问题如下:
Steele then performs exploratory data analysis. To assist in feature selection, she wants to create a visualization that shows the most informative words in the dataset based on their term frequency (TF) values.
After creating and analyzing the visualization, Steele is concerned that some tokens are likely to be noise features for ML model training; therefore, she wants to remove them.

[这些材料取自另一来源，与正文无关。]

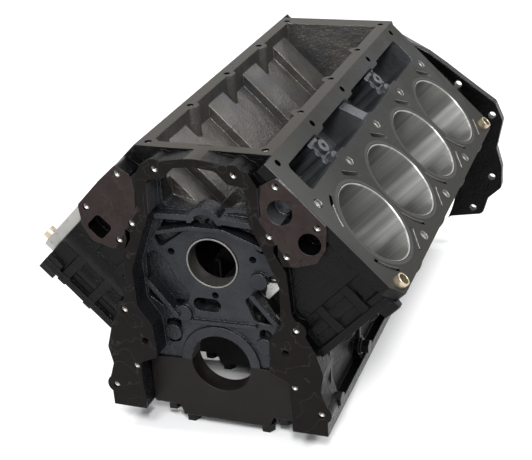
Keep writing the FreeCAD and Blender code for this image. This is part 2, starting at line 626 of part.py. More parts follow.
def face_holes():
    tools = []
    y0 = FRONT_FACE_Y - 1.0
    for x, z in COVER_BOLTS:
        for s in (1, -1):
            tools.append(cyl_y(s * x, z, COVER_BOLT_DIA, y0, FRONT_FACE_Y + 20.0))
    for x, z in COVER_EXTRA_BOLTS:
        tools.append(cyl_y(x, z, COVER_BOLT_DIA, y0, FRONT_FACE_Y + 20.0))
    for x, z in PUMP_BOLTS:
        for s in (1, -1):
            tools.append(cyl_y(s * x, z, COVER_BOLT_DIA, y0, FRONT_FACE_Y + 22.0))
    for x, z, dia in (PUMP_PORT_UPPER, PUMP_PORT_LOWER):
        tools.append(cyl_y(x, z, dia, y0, FRONT_FACE_Y + 24.0))
    x, z, size = PUMP_PORT_SQUARE
    h = size / 2.0
    port = prism_y([(-h, -h), (h, -h), (h, h), (-h, h)], y0, FRONT_FACE_Y + 18.0, 5.0)
    port.rotate(V(0, 0, 0), V(0, 1, 0), 45)
    port.translate(V(x, 0, z))
    tools.append(port)
    for x, z in REAR_BOLTS:
        for s in (1, -1):
            tools.append(cyl_y(s * x, z, COVER_BOLT_DIA, REAR_FACE_Y - 20.0, REAR_FACE_Y + 1.0))
    for x, z in BELL_BOLTS:
        for s in (1, -1):
            tools.append(cyl_y(s * x, z, BELL_BOLT_DIA, BELL_FACE_Y - 30.0, BELL_FACE_Y + 1.0))
    for s in (1, -1):
        tools.append(cyl_y(s * BELL_DOWEL[0], BELL_DOWEL[1], BELL_DOWEL_DIA, BELL_FACE_Y - BELL_DOWEL_DEPTH,
                            BELL_FACE_Y + 1.0))
    return tools


RETAINER_BOLTS = [(-47.0, 134.0), (47.0, 134.0), (0.0, 173.5), (0.0, 85.5)]


def chest_holes():
    y0 = FRONT_FACE_Y + CHEST_DEPTH
    return [cyl_y(x, z, COVER_BOLT_DIA, y0 - 1.0, y0 + 16.0) for x, z in RETAINER_BOLTS]


def valley_holes():
    return [cyl_z(x, y, COVER_BOLT_DIA, RAIL_Z - 22.0, RAIL_Z + 1.0) for x, y in valley_bolts()]


PAN_BOLT_X = 112.0


def pan_bolt_ys():
    return [y + MAIN_PITCH / 2.0 for y in MAIN_YS[:-1]] + [FRONT_FACE_Y + 12.0, REAR_FACE_Y - 12.0]


def pan_holes():
    tools = []
    for y in pan_bolt_ys():
        for s in (1, -1):
            tools.append(cyl_z(s * PAN_BOLT_X, y, PAN_BOLT_DIA, PAN_RAIL_Z - 1.0, PAN_RAIL_Z + 18.0))
    return tools


def side_holes():
    tools = []
    for y, z in MOUNT_BOLTS:
        tools += both_sides(cyl_x(y, z, MOUNT_BOLT_DIA, MOUNT_FACE_X - 30.0, MOUNT_FACE_X + 1.0))
    seat = SKIRT_OUTER + SIDE_BOSS_RISE
    for y in MAIN_YS:
        tools += both_sides(cyl_x(y, CAP_SIDE_BOLT_Z, SIDE_BOLT_DIA + HOLE_PLAY, CAP_HALF_WIDTH - 2.0, seat + 1.0))
        tools += both_sides(cyl_x(y, CAP_SIDE_BOLT_Z, SPOT_FACE_DIA, seat, PAN_RAIL_OUTER + 30.0))
        for x in (CAP_INNER_BOLT_X, CAP_OUTER_BOLT_X):
            for s in (1, -1):
                tools.append(cyl_z(s * x, y, CAP_BOLT_DIA, -1.0, CAP_BOLT_DEPTH))
    return tools


def block_casting():
    outside = crankcase() + valley_body() + timing_chest() + pump_pads() + bell_flange() + side_bosses()
    for shape in bank_body():
        outside += on_banks(shape)
    outside += end_wall(1) + end_wall(-1)
    block = fuse(outside)
    block = cut(block, valley_cavity())
    block = cut(block, chest_cavity() + rear_chest())
    block = cut(block, chest_pockets())
    block = fuse([block] + chest_ribs())
    block = cut(block, crank_bays() + [oil_hole()])
    block = cut(block, crank_and_cam_bores())
    block = cut(block, cylinders())
    block = cut(block, lifter_windows())
    block = cut(block, deck_holes())
    block = cut(block, face_holes() + chest_holes() + valley_holes() + pan_holes() + side_holes())
    block = cut(block, plug_seats())
    return block.removeSplitter()


# ---------------------------------------------------------------- separate pieces
CAP_SHOULDER_X = 57.0
CAP_SHOULDER_Z = -63.0
CAP_SIDE_THREAD = 12.0
BOLT_HEAD_DIA = 15.0
BOLT_HEAD_HEIGHT = 9.0
WASHER_DIA = 19.0
WASHER_THICK = 2.0


def main_cap(y):
    half = MAIN_WIDTH / 2.0
    outline = mirrored([(CAP_HALF_WIDTH - FIT_PLAY, 0.0), (CAP_HALF_WIDTH - FIT_PLAY, CAP_SHOULDER_Z),
                        (CAP_SHOULDER_X, CAP_SHOULDER_Z), (CAP_SHOULDER_X - 5.0, -CAP_HEIGHT)])
    cap = prism_y(outline, y - half, y + half, [0, 5, 0, 5, 5, 0, 5, 0])
    tools = [cyl_y(0, 0, MAIN_DIA, y - half - 1.0, y + half + 1.0)]
    for s in (1, -1):
        for x in (CAP_INNER_BOLT_X, CAP_OUTER_BOLT_X):
            tools.append(cyl_z(s * x, y, CAP_BOLT_DIA + HOLE_PLAY, -CAP_HEIGHT - 1.0, 1.0))
    tools += both_sides(cyl_x(y, CAP_SIDE_BOLT_Z, SIDE_BOLT_DIA, CAP_HALF_WIDTH - CAP_SIDE_THREAD,
                              CAP_HALF_WIDTH + 1.0))
    return cut(cap, tools)


def hexagon(across, height):
    r = across / math.sqrt(3.0)
    points = [(r * math.cos(math.radians(60 * i)), r * math.sin(math.radians(60 * i))) for i in range(6)]
    return prism_z(points, 0.0, height)


def bolt(shank_dia, length):
    """Flanged hexagon bolt: the head lies below the origin and the shank points up."""
    head = hexagon(BOLT_HEAD_DIA, BOLT_HEAD_HEIGHT)
    head.translate(V(0, 0, -BOLT_HEAD_HEIGHT - WASHER_THICK))
    flange = cyl_z(0, 0, WASHER_DIA, -WASHER_THICK, 0.0)
    shank = cyl_z(0, 0, shank_dia - 2.0 * FIT_PLAY, -WASHER_THICK, length)
    return fuse([head, flange, shank]).removeSplitter()


def cap_bolts(x, seat_z):
    shapes = []
    for y in MAIN_YS:
        for s in (1, -1):
            piece = bolt(CAP_BOLT_DIA, CAP_BOLT_DEPTH - 6.0 - seat_z)
            piece.translate(V(s * x, y, seat_z))
            shapes.append(piece)
    return Part.makeCompound(shapes)


def side_bolts():
    shapes = []
    seat = SKIRT_OUTER + SIDE_BOSS_RISE
    for y in MAIN_YS:
        piece = bolt(SIDE_BOLT_DIA, seat - CAP_HALF_WIDTH + CAP_SIDE_THREAD - 1.5)
        piece.rotate(V(0, 0, 0), V(0, 1, 0), -90)
        piece.translate(V(seat, y, CAP_SIDE_BOLT_Z))
        shapes += both_sides(piece)
    return Part.makeCompound(shapes)


def cam_bearing(y):
    half = MAIN_WIDTH / 2.0 - 1.5
    outer = cyl_y(0, CAM_HEIGHT, CAM_BORE_DIA - 2.0 * FIT_PLAY, y - half, y + half)
    hole = cyl_y(0, CAM_HEIGHT, CAM_BORE_DIA - 2.0 * CAM_BEARING_WALL, y - half - 1.0, y + half + 1.0)
    oil = cyl_z(0, y, 4.0, CAM_HEIGHT - CAM_BORE_DIA, CAM_HEIGHT)
    return outer.cut(hole).cut(oil)


def hollow_dowel(y, side):
    bottom = DECK_HEIGHT - HEAD_DOWEL_DEPTH
    outer = Part.makeCylinder(HEAD_DOWEL_DIA / 2.0 - FIT_PLAY, HEAD_DOWEL_DEPTH + HEAD_DOWEL_PROUD,
                              V(HEAD_BOLT_LOWER_U, y, bottom))
    inner = Part.makeCylinder(HEAD_BOLT_DIA / 2.0 + HOLE_PLAY / 2.0, 60.0, V(HEAD_BOLT_LOWER_U, y, bottom - 20.0))
    return on_bank(outer.cut(inner), side)


def bell_dowel(side):
    x, z = BELL_DOWEL
    return cyl_y(side * x, z, BELL_DOWEL_DIA - 2.0 * FIT_PLAY, BELL_FACE_Y - BELL_DOWEL_DEPTH,
                 BELL_FACE_Y + BELL_DOWEL_PROUD)


CORE_PLUG_DIA = 38.0
CORE_PLUG_DEPTH = 8.0
CORE_PLUG_WALL = 1.5
CORE_PLUG_U = 4.0
CORE_PLUG_V = 150.0
SIDE_PLUG_V = 128.0
DRAIN_PLUG_DIA = 18.0
GALLERY_PLUG_DIA = 16.0
GALLERY_PLUG_PLACE = (53.0, 110.0)
REAR_PLUG_PLACE = (-36.0, 150.0)


def cup_plug(dia):
    """Pressed cup plug: open end up, skirt on the outside."""
    cup = cyl_z(0, 0, dia - 2.0 * FIT_PLAY, 0.0, CORE_PLUG_DEPTH - 1.0)
    return cup.cut(cyl_z(0, 0, dia - 2.0 * CORE_PLUG_WALL, CORE_PLUG_WALL, CORE_PLUG_DEPTH))


def socket_plug(dia, depth):
    """Threaded plug with a hexagon socket in its outer end, which points up."""
    plug = cyl_z(0, 0, dia - 2.0 * FIT_PLAY, 0.0, depth - 1.0)
    socket = hexagon(dia * 0.45, depth)
    socket.translate(V(0, 0, depth * 0.4))
    return plug.cut(socket)


def side_place(shape, y, side):
    """Put a plug drawn along +Z into the outer wall of a barrel."""
    s = shape.copy()
    s.rotate(V(0, 0, 0), V(0, 1, 0), 90)
    s.translate(V(BARREL_RADIUS - CORE_PLUG_DEPTH, y, SIDE_PLUG_V))
    return on_bank(s, side)


def rear_place(shape, side):
    s = shape.copy()
    s.rotate(V(0, 0, 0), V(1, 0, 0), -90)
    s.translate(V(CORE_PLUG_U, BANK_REAR - END_WALL_SETBACK - CORE_PLUG_DEPTH, CORE_PLUG_V))
    return on_bank(s, side)


def plug_pieces():
    """Each plug with its node name; the same call with a plain disc cuts its seat."""
    pieces = []
    for side, name in ((1, "right"), (-1, "left")):
        for k, end in ((1, "front"), (2, "rear")):
            pieces.append(("core_plug_%s_%s" % (name, end), "core", side, k))
        pieces.append(("core_plug_%s_back" % name, "back", side, 0))
        pieces.append(("drain_plug_%s" % name, "drain", side, 3))
    pieces.append(("oil_gallery_plug_front", "gallery_front", 1, 0))
    pieces.append(("oil_gallery_plug_rear", "gallery_rear", 1, 0))
    return pieces


def place_plug(kind, side, k, maker):
    if kind == "core":
        return side_place(maker(CORE_PLUG_DIA, CORE_PLUG_DEPTH), BORE_YS[k], side)
    if kind == "drain":
        return side_place(maker(DRAIN_PLUG_DIA, CORE_PLUG_DEPTH), BORE_YS[k], side)
    if kind == "back":
        return rear_place(maker(CORE_PLUG_DIA, CORE_PLUG_DEPTH), side)
    shape = maker(GALLERY_PLUG_DIA, 12.0)
    if kind == "gallery_front":
        shape.rotate(V(0, 0, 0), V(1, 0, 0), 90)
        shape.translate(V(GALLERY_PLUG_PLACE[0], FRONT_FACE_Y + CHEST_DEPTH + 12.0, GALLERY_PLUG_PLACE[1]))
    else:
        shape.rotate(V(0, 0, 0), V(1, 0, 0), -90)
        shape.translate(V(REAR_PLUG_PLACE[0], REAR_FACE_Y - REAR_CHEST_DEPTH - 12.0, REAR_PLUG_PLACE[1]))
    return shape


def plug_seats():
    def disc(dia, depth):
        return cyl_z(0, 0, dia, 0.0, depth + 1.0)
    return [place_plug(kind, side, k, disc) for name, kind, side, k in plug_pieces()]


def main():
    nodes = {"block_casting": block_casting()}
    for i, y in enumerate(MAIN_YS):
        nodes["main_cap_%d" % (i + 1)] = main_cap(y)
        nodes["cam_bearing_%d" % (i + 1)] = cam_bearing(y)
    nodes["main_cap_inner_bolts"] = cap_bolts(CAP_INNER_BOLT_X, -CAP_HEIGHT)
    nodes["main_cap_outer_bolts"] = cap_bolts(CAP_OUTER_BOLT_X, CAP_SHOULDER_Z)
    nodes["main_cap_side_bolts"] = side_bolts()
    for side, name in ((1, "right"), (-1, "left")):
        nodes["head_dowel_%s_front" % name] = hollow_dowel(head_bolt_ys()[0], side)
        nodes["head_dowel_%s_rear" % name] = hollow_dowel(head_bolt_ys()[-1], side)
        nodes["bell_dowel_%s" % name] = bell_dowel(side)
    for name, kind, side, k in plug_pieces():
        maker = socket_plug if kind in ("drain", "gallery_front", "gallery_rear") else (lambda d, h: cup_plug(d))
        nodes[name] = place_plug(kind, side, k, maker)
    for name, shape in nodes.items():
        shape.exportStep("parts/%s.step" % name)


main()
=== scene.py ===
import json
import math
import bmesh
import bpy
from mathutils import Matrix, Vector
from mathutils.bvhtree import BVHTree


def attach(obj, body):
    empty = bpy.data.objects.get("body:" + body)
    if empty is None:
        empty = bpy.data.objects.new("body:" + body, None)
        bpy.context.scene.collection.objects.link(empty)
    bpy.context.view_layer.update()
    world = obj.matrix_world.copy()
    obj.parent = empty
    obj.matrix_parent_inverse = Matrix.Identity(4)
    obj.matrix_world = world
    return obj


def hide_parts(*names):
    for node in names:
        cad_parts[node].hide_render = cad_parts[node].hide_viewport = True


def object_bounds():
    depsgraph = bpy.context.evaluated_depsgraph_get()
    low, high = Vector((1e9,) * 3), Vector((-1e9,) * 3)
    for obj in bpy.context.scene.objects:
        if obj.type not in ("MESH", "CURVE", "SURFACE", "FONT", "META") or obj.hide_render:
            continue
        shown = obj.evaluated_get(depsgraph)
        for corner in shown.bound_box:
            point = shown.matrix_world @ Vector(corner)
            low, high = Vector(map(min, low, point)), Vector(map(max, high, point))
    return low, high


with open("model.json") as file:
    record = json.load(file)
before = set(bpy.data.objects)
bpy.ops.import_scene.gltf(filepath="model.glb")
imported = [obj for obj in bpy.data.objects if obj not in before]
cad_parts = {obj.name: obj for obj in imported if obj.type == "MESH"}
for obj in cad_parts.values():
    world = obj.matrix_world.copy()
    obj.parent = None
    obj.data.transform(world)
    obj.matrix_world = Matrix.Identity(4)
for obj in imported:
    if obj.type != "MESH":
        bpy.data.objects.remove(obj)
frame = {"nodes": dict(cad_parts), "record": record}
cad_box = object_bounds()

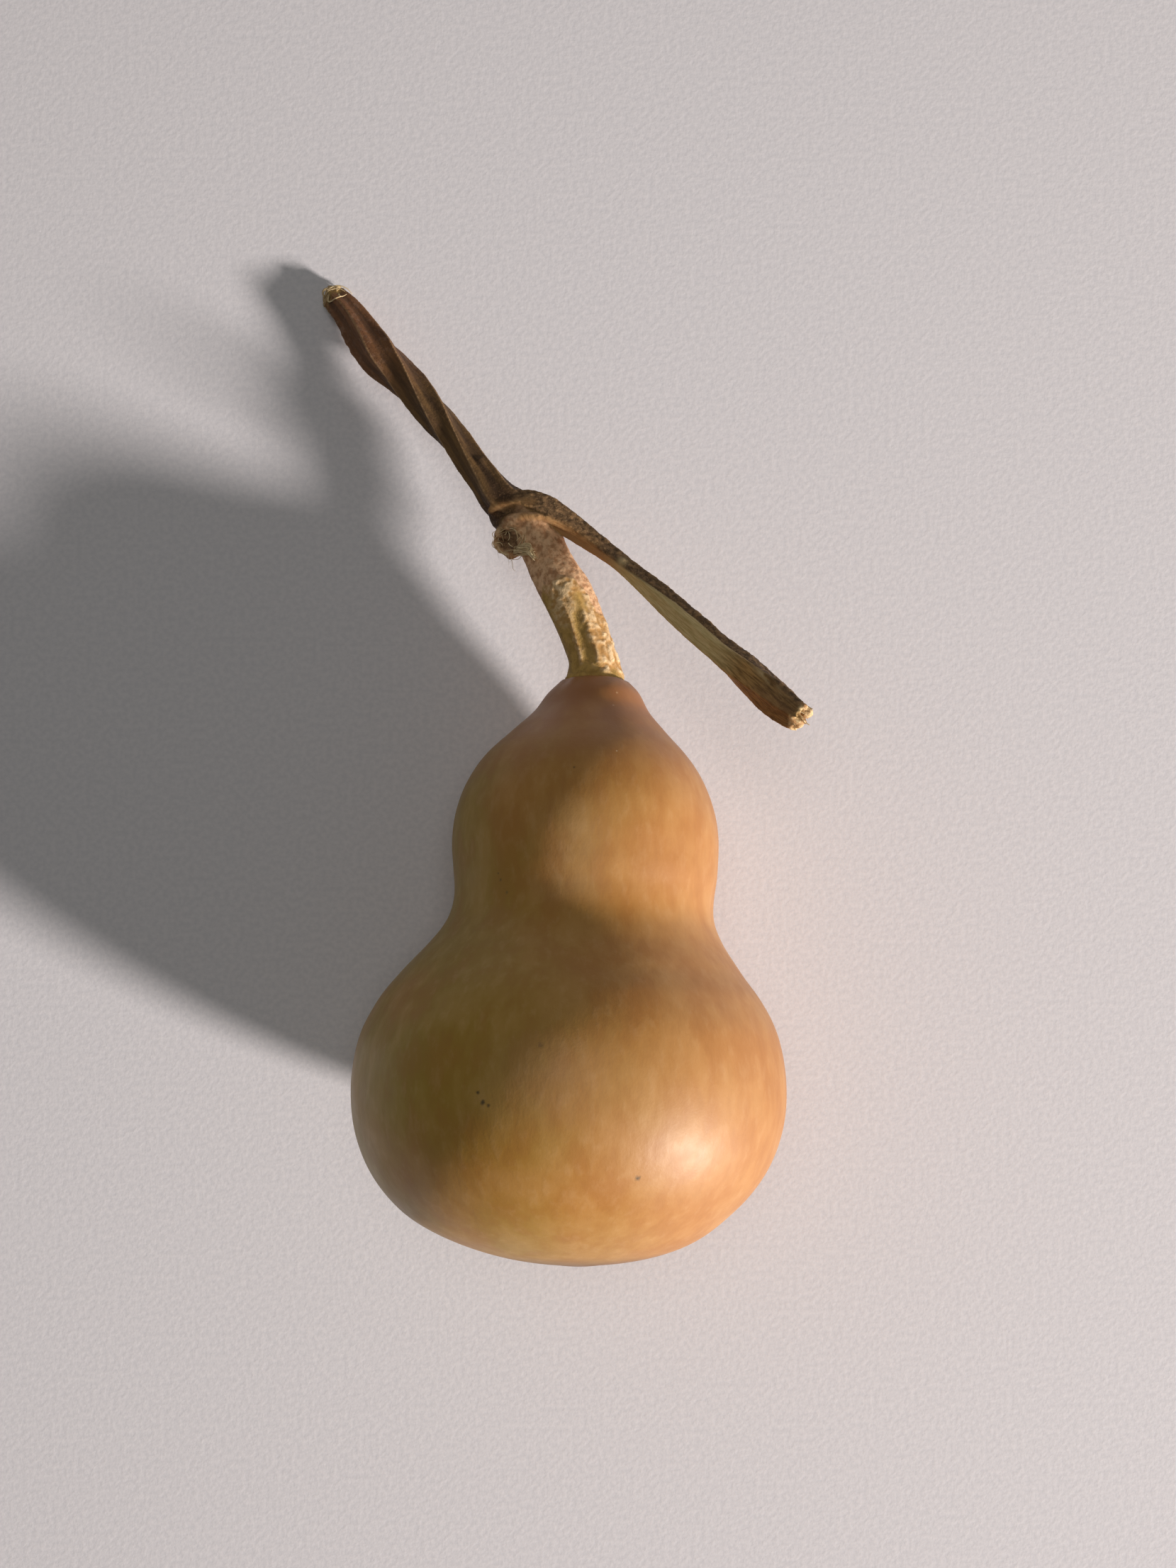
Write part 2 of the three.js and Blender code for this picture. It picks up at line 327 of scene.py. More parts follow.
def new_material(name, piece):
    """An empty node material on the piece, with its shader and output joined."""
    material = bpy.data.materials.new(name)
    material.use_nodes = True
    material.node_tree.nodes.clear()
    tree = material.node_tree
    shader = add(tree, "BsdfPrincipled")
    add(tree, "OutputMaterial", links={"Surface": shader.outputs[0]})
    piece.data.materials.clear()
    piece.data.materials.append(material)
    return tree, shader


def blend(factor, below, above):
    """A colour mix: below and above are colours as hex text or the outputs of other nodes."""
    colours = {6: below, 7: above}
    values = {k: linear(v) for k, v in colours.items() if isinstance(v, str)}
    links = {k: v for k, v in colours.items() if not isinstance(v, str)}
    return add(factor.id_data, "Mix", values, {0: factor, **links}, data_type="RGBA").outputs[2]


def roughen(shader, *layers):
    """Bumps laid one on the other as the shader's normal: each a field, a strength and a depth in mm."""
    links = {}
    for field, strength, depth in layers:
        values = {"Strength": strength, "Distance": depth * MM}
        bump = add(shader.id_data, "Bump", values, {"Height": field, **links})
        links = {"Normal": bump.outputs[0]}
    shader.id_data.links.new(bump.outputs[0], shader.inputs["Normal"])


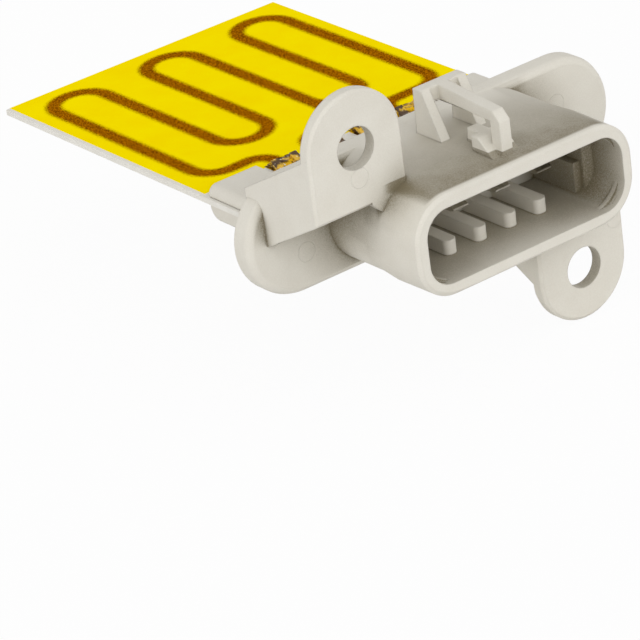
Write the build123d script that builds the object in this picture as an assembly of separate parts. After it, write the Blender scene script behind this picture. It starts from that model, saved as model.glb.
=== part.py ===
from build123d import *
import os

# Blower motor resistor: a moulded connector housing that holds a printed ceramic card.
# Millimetres. The origin is the centre of the connector's mouth. X runs across the mouth,
# Y runs back from the mouth along the card, and Z is up, square to the card's face.

# Connector shroud
mouth_width = 41.0
mouth_height = 15.8
mouth_corner = 6.5
mouth_inner_corner = 4.0
wall = 2.0
rim_bevel = 0.55
hood_end = 8.5            # back of the full-width front part
hood_height = 16.5
hood_corner = 6.8
neck_front = hood_end + 4.5
neck_width = 39.5
neck_height = 17.4
neck_corner = 7.4
neck_back_width = 40.4
neck_back_height = 17.8
neck_back_corner = 8.3

# Flange that seals the housing against the air duct
flange_front = 21.3
flange_thick = 3.8
flange_length = 69.6
flange_height = 18.8
flange_drop = 0.3         # how far the flange's middle lies below the connector's axis
flange_front_bevel = 0.95  # the front edge is rounded, as one wide bevel between two narrow ones
flange_front_corner = 0.35
flange_back_bevel = 0.4

# Two screw ears, one above the left end and one below the right end
left_ear_front = 8.2
right_ear_front = 8.9
ear_thick = 1.9
ear_radius = 8.4
ear_edge_bevel = 0.45
screw_hole_radius = 3.27
left_hole_x = -22.95
left_hole_z = 16.1
left_arc_rise = 0.3       # how far the left ear's round end is centred above its screw hole
left_plate_bottom = 6.55
right_hole_x = 16.4
right_hole_z = -18.3
right_plate_top = -8.2
web_thick = 1.75
web_overshoot = 0.15      # how far past the screw hole's centre each web starts
web_fall = 0.53           # drop of a web's outer edge for each mm that it runs back
left_web_bottom_fall = 0.51
left_corner_web = 1.6     # small corner webs where the plates meet the shroud
right_corner_web = 0.84
right_corner_web_x = 19.2

# Socket inside the shroud
mouth_depth = 7.5
socket_width = 34.0
socket_ceiling = 4.3
ceiling_step = mouth_depth + 2.0   # depth at which the roof of the socket drops
socket_back = 18.0
rail_width = 1.2
rail_top = -0.7
rail_front = mouth_depth + 0.8
rib_pitch = 5.75
rib_count = 4
rib_width = 2.2
rib_height = 2.35
rib_front = mouth_depth - 0.05
rib_round = 0.95          # the ribs' front ends are nearly half round
roof_rib_front = mouth_depth + 0.4
side_slope = 0.6          # how far the sloping ends of the side walls' steps run forward

# Two thin terraces across each corner of the mouth, just inside the rim
terrace_end_x = 14.4      # where the inner terrace's arc leaves the roof or the floor
terrace_end_z = 2.6       # where it leaves the side wall
terrace_radius = 6.0
low_left_terrace_radius = 8.7
terrace_fronts = [0.9, 1.5]
terrace_back = 2.3
terrace_step = 0.3

# Terminals and their T-shaped slots
terminal_count = 4
terminal_pitch = 8.05
blade_width = 2.8
blade_thick = 0.8
blade_tip = 10.5
blade_tip_taper = 0.8
slot_floor = -1.36
slot_step = -0.27
slot_top = 1.33
slot_width = 5.1
slot_neck_width = 2.45
shoulder_width = 4.8
shoulder_front = socket_back + 0.3
finger_width = 1.3        # the two fingers over the card lie at the shoulder's sides
finger_thick = 0.6
finger_clear = 0.45       # how high the fingers run over the card before they dip
finger_rise = 2.2         # length of the slope up from the shoulder
finger_inset = 0.1        # how far past the pad's near end the fingers touch it
finger_fall = 1.7         # length of the dip down to the pad
finger_flat = 0.6
finger_tip = 1.5
finger_end_height = 0.9
under_finger_width = 1.6
under_finger_short = 0.3  # how far the finger under the card ends before the others touch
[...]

To address her concern in her exploratory data analysis, Steele should focus on those tokens that have:
选项:
A. low chi-square statistics.
B. low mutual information (ML) values.
C. very low and very high term frequency (TF) values.
解释:
C is correct. Frequency measures can be used for vocabulary pruning to remove noise features by filtering the tokens with very high and low TF values across all the texts. Noise features are both the most frequent and most sparse (or rare) tokens in the dataset. On one end, noise features can be stop words that are typically present frequently in all the texts across the dataset. On the other end, noise features can be sparse terms that are present in only a few text files. Text classification involves dividing text documents into assigned classes. The frequent tokens strain the ML model to choose a decision boundary among the texts as the terms are present across all the texts (an example of underfitting). The rare tokens mislead the ML model into classifying texts containing the rare terms into a specific class (an example of overfitting). Thus, identifying and removing noise features are critical steps for text classification applications.
老师,我还是没明白,chisquare和MI不也是data exploration这一步的吗?为什么不能选?